Config check of 1 configured check command (Master Agent):
icinga2 object list -n check_ipa_status
Object ‘check_ipa_status’ of type ‘CheckCommand’:
% declared in ‘/var/lib/icinga2/api/packages/director/2dfe8f05-97e0-4724-90d9-f3d936bb303f/zones.d/director-global/commands.conf’, lines 848:1-848:38

  • __name = “check_ipa_status”
  • arguments = null
  • command = [ “/usr/bin/sudo”, “/usr/lib64/nagios/plugins/check_ipa_status”, “-n”, “all” ]

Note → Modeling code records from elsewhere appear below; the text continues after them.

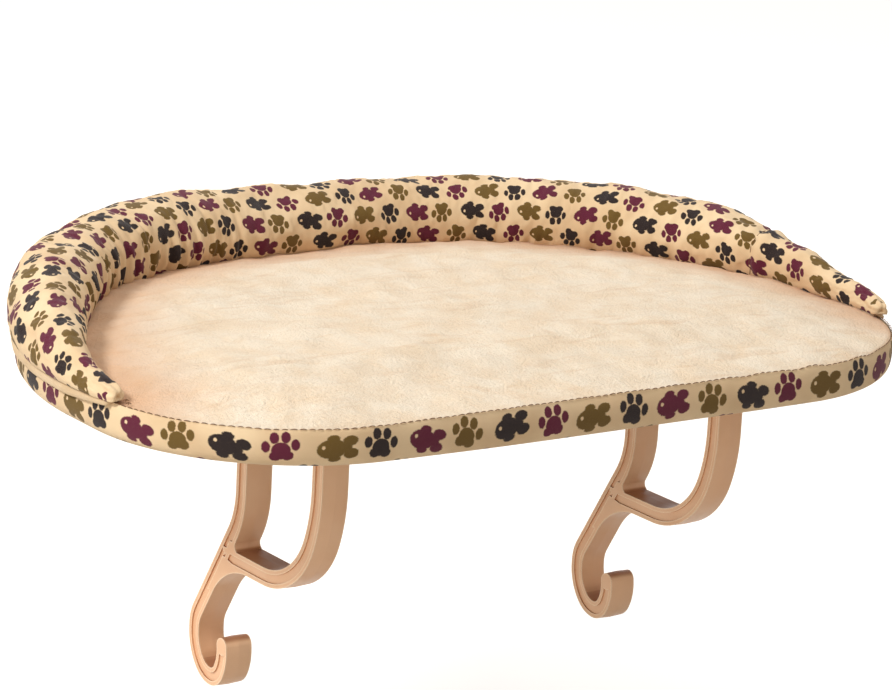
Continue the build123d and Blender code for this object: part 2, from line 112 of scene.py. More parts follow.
WORLD_LEVEL = 0.36

# Camera: where it stands, its turns in degrees, and its focal length and picture width in pixels
CAMERA_PLACE = (-1.5091, -2.2931, 0.7012)
CAMERA_YAW = 35.07
CAMERA_PITCH = 14.685
CAMERA_ROLL = 2.956
FOCAL_PX = 4000.0
WIDTH_PX = 892.0
SENSOR_MM = 36.0

# Cloth solver
CLOTH_QUALITY = 5
CLOTH_MASS = 0.25
CLOTH_AIR_DAMPING = 2.0
TINY = 1e-9


# ---------------- outline and meshes
def outline_runs():
    """Lines and arcs of the pad's plan outline, counter-clockwise from the front's left end."""
    half, front, rear = PAD_LENGTH / 2, Y_FRONT, Y_REAR
    rf, rr = FRONT_RADIUS, REAR_RADIUS
    return [
        ("line", (rf - half, front), (half - rf, front)),
        ("arc", (half - rf, front + rf), rf, -90, 0),
        ("line", (half, front + rf), (half, rear - rr)),
        ("arc", (half - rr, rear - rr), rr, 0, 90),
        ("line", (half - rr, rear), (rr - half, rear)),
        ("arc", (rr - half, rear - rr), rr, 90, 180),
        ("line", (-half, rear - rr), (-half, front + rf)),
        ("arc", (rf - half, front + rf), rf, 180, 270),
    ]


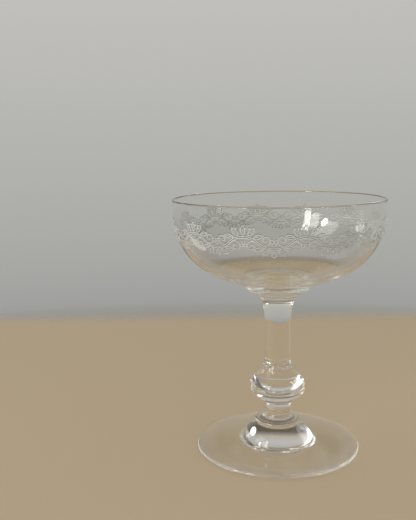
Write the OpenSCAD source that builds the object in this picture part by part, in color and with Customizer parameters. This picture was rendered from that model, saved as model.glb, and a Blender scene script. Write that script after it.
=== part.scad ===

    % = modified in ‘/var/lib/icinga2/api/packages/director/2dfe8f05-97e0-4724-90d9-f3d936bb303f/zones.d/director-global/commands.conf’, lines 850:5-855:5
  • env = null
  • execute
    % = modified in ‘methods-itl.conf’, lines 19:3-19:23
    % = modified in ‘methods-itl.conf’, lines 19:3-19:23
    • arguments = [ “checkable”, “cr”, “resolvedMacros”, “useResolvedMacros” ]
    • deprecated = false
    • name = “Internal#PluginCheck”
    • side_effect_free = false
    • type = “Function”
  • name = “check_ipa_status”
  • package = “director”
  • source_location
    • first_column = 1
    • first_line = 848
    • last_column = 38
    • last_line = 848
    • path = “/var/lib/icinga2/api/packages/director/2dfe8f05-97e0-4724-90d9-f3d936bb303f/zones.d/director-global/commands.conf”
  • templates = [ “check_ipa_status”, “plugin-check-command”, “plugin-check-command” ]
    % = modified in ‘/var/lib/icinga2/api/packages/director/2dfe8f05-97e0-4724-90d9-f3d936bb303f/zones.d/director-global/commands.conf’, lines 848:1-848:38
    % = modified in ‘methods-itl.conf’, lines 18:2-18:94
    % = modified in ‘methods-itl.conf’, lines 18:2-18:94
  • timeout = 60
  • type = “CheckCommand”
  • vars = null
  • zone = “director-global”

I am also looking for further help with the “icinga2 cli”, I want to perform the above calls/executions from the command line (client node and master node) to try and see if I can debug further, unfortunately my executions always end with “null”. Therefore I think that I am not properly connecting to the “service” and/or running the checks from there.